What about today’s Thomases? Can we persuade modern doubters that Jesus is Lord and that he rose from the dead? Can we persuade them that it’s good news?

Let me point to three realities: the Heavens, History and Him.

The heavens

When sceptics doubt the empty tomb, there are usually deeper issues at play. It’s not simply the historical sources they question. A modern Thomas doubts even the possibility of life from the dead because, most fundamentally, they doubt the possibility of a life-from-the-dead God. For that reason, I often begin with ‘the heavens’.

Here are four ‘heavenly’ miracles a doubter already believes:

Miracle 1: Everything has come from nothing.

Miracle 2: Order has come from chaos.

Miracle 3: Life has sprung from non-life.

Miracle 4: Consciousness has emerged from mindless matter.

Each of these is an Easter miracle: they all involve life-from-the-dead powers of gargantuan proportions. Yet modern sceptics deny the Easter God who would make sense of such miracles. Christians believe that Jesus came to life in that Jerusalem tomb, but atheists must believe that all life rose from a ‘grave’ of nothingness, of mindless physical forces and the primordial soup. More than this, such resurrection miracles must have happened without a life-from-the-dead God to perform them.

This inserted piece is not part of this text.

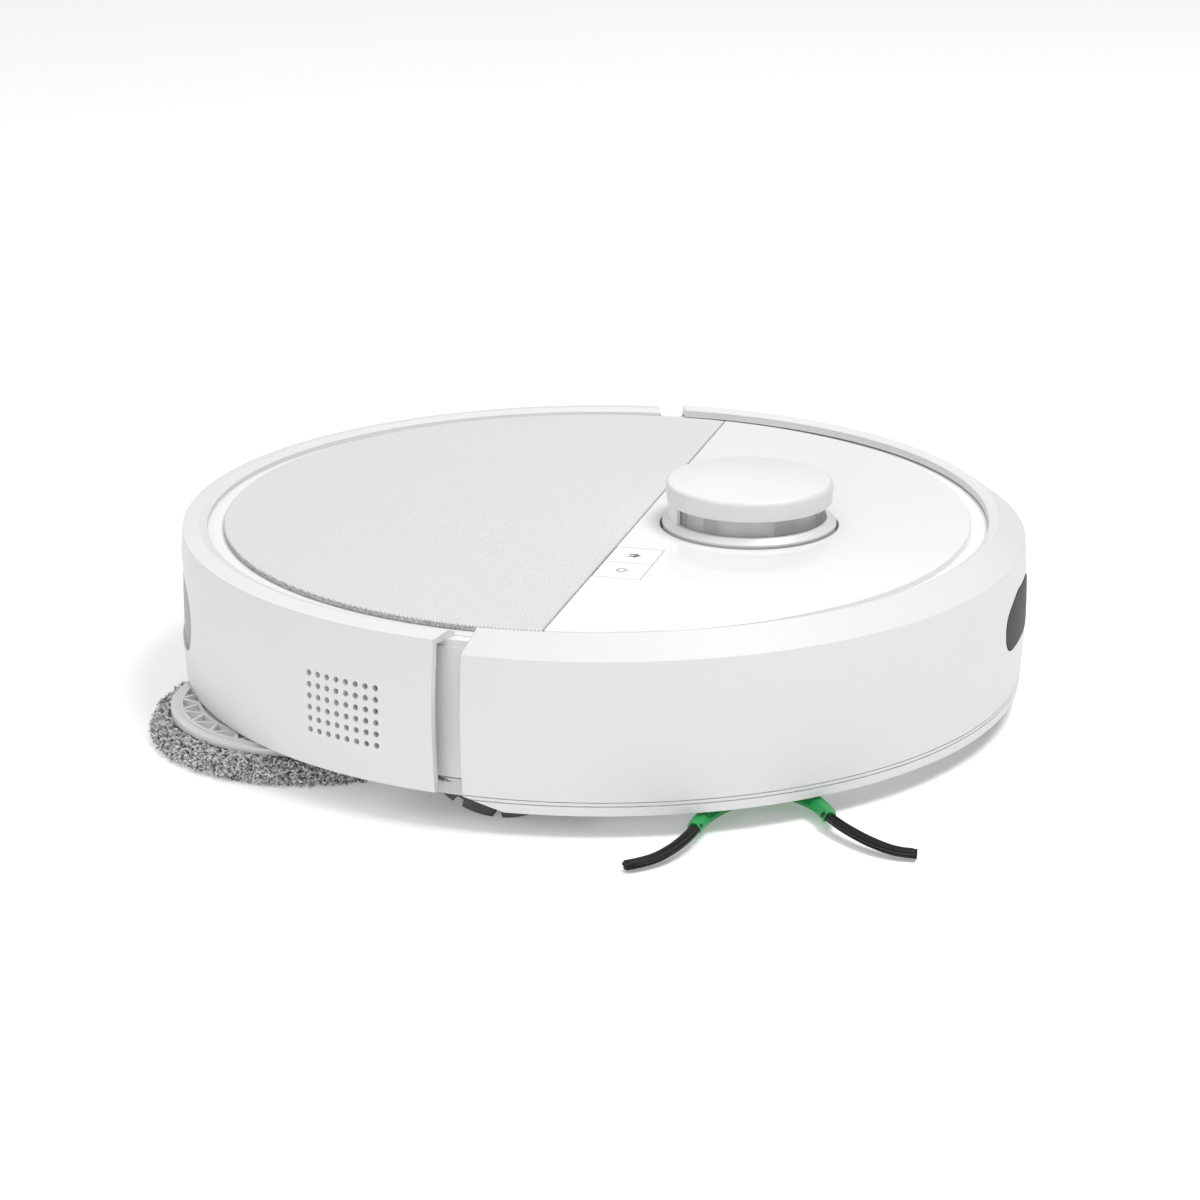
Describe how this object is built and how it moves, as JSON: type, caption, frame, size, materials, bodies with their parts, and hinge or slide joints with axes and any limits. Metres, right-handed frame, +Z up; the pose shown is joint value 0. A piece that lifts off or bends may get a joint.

At this point, we realise that the resurrection of Jesus is not an absurdity. Easter reveals a God who can explain what would otherwise be absurd.

History

The basic historical facts can be agreed by all but the most ardent sceptics: Jesus was tried and executed under the Roman governor Pontius Pilate in around AD30. He was killed and placed in a tomb which was empty three days later, at which point his followers had many and varied experiences of the risen Christ. Those experiences went on for forty days and then stopped when they claimed he had returned to heaven. The body was never found, and the Christian movement began right away in Jerusalem – the preaching of the empty tomb being foundational.

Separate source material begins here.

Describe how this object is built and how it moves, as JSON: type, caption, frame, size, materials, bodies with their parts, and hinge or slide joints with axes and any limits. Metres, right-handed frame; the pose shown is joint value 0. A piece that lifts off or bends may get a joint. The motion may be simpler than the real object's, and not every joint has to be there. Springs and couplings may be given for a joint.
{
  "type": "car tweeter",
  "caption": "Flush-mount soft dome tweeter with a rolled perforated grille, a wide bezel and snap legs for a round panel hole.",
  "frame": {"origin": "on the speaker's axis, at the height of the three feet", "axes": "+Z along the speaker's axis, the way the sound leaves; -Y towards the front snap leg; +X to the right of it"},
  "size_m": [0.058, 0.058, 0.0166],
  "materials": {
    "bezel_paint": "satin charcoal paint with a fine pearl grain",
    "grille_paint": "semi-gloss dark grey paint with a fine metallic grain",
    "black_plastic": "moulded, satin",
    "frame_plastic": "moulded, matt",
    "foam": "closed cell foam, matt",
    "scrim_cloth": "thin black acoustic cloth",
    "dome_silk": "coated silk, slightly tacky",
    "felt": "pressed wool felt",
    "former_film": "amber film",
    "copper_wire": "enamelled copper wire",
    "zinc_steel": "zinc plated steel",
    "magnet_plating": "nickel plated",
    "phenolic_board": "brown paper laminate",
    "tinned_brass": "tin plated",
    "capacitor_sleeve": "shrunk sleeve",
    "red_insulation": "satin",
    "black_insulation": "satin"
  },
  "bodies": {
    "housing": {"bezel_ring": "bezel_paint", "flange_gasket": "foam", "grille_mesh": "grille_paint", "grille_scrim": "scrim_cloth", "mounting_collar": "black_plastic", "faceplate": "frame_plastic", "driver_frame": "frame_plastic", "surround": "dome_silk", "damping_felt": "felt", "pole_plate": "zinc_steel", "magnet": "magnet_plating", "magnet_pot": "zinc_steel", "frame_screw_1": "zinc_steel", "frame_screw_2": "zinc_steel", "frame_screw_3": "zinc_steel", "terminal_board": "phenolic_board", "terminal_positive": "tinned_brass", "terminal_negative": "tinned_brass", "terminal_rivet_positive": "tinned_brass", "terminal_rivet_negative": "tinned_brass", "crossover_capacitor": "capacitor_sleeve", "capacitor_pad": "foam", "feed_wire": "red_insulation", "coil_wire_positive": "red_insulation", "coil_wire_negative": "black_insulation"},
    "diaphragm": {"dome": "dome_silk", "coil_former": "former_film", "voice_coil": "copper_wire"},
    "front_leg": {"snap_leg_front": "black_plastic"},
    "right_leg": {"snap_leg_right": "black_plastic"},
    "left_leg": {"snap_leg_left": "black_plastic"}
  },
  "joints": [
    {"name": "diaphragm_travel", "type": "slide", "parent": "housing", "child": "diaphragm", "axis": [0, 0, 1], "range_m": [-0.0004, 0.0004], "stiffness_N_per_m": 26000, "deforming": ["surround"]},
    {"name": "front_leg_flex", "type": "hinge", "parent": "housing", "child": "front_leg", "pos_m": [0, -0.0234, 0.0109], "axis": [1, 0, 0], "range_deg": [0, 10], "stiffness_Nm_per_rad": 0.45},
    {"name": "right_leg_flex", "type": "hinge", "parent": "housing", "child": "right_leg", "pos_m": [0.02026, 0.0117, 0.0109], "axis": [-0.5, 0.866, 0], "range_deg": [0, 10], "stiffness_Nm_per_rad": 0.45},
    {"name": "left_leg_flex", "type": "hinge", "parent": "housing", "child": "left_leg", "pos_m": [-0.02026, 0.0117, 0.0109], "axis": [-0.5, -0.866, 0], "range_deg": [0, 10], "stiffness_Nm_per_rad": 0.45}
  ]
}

In addition, the history of the church since Easter Sunday deserves attention. The ‘Jesus movement’ has been the largest, most diverse sociological phenomenon the world has known. There is an expanding ‘universe’ of believers, so the question becomes: When was the big bang? If we trace it back, the explosion happened at Easter. Something occurred that Sunday to change utter nobodies who followed a total loser into world-changers. What was it? The most credible explanation is the one they insist on: Jesus really did rise from the dead.

Him

Children often play the game, ‘Who would win in a fight between [insert the names of two superheroes]?’ In these hypothetical battles, we weigh the strengths of the two opponents and declare a winner. The Bible asks us to do the same with its two candidates for ‘Lord’: Jesus and death. If Jesus isn’t Lord, death is. After all, death has never lost a battle, standing victorious over kings and empires. But a Christian is someone who encounters Christ in the Scriptures and begins to say, ‘I think Jesus is stronger. Death may be undefeated in billions of bouts, but I think, somehow it’s met its match in Jesus.’

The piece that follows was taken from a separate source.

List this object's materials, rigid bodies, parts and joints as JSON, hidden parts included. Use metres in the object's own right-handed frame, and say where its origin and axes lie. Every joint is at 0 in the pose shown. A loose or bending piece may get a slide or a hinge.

How can we have such an encounter, twenty centuries after the first Easter? The Bible is key. Even during Christ’s Easter appearances, he ensured that people grounded their experience of him in Scripture (see Luke 24:13-32). When he confronted Thomas, he told him, ‘Blessed are those who have not seen and yet have believed’ (John 20:29). How can we believe without seeing? Two verses later John writes: ‘These things are written that you might believe.’ In God’s word, we meet the risen Christ. He impresses himself upon us, not as a dead teacher but as a living Lord. By the Spirit, he makes himself present to us with death-defying power, and then we know: ‘Death is dead, love has won, Christ has conquered.’

Revealed in the scars

What will persuade doubters to believe? The same thing that persuaded Thomas. When he confessed Jesus as Lord he was looking, not at stars, but at scars — the war-wounds of Christ who had gone to hell and back for him. For twenty centuries doubters have met the same Christ in the Scriptures. As we have encountered this battle-scarred Warrior, we have been convinced that his love is stronger than the grave. Wonderfully he is Lord. And if he’s Lord, it would be incredible if he didn’t rise.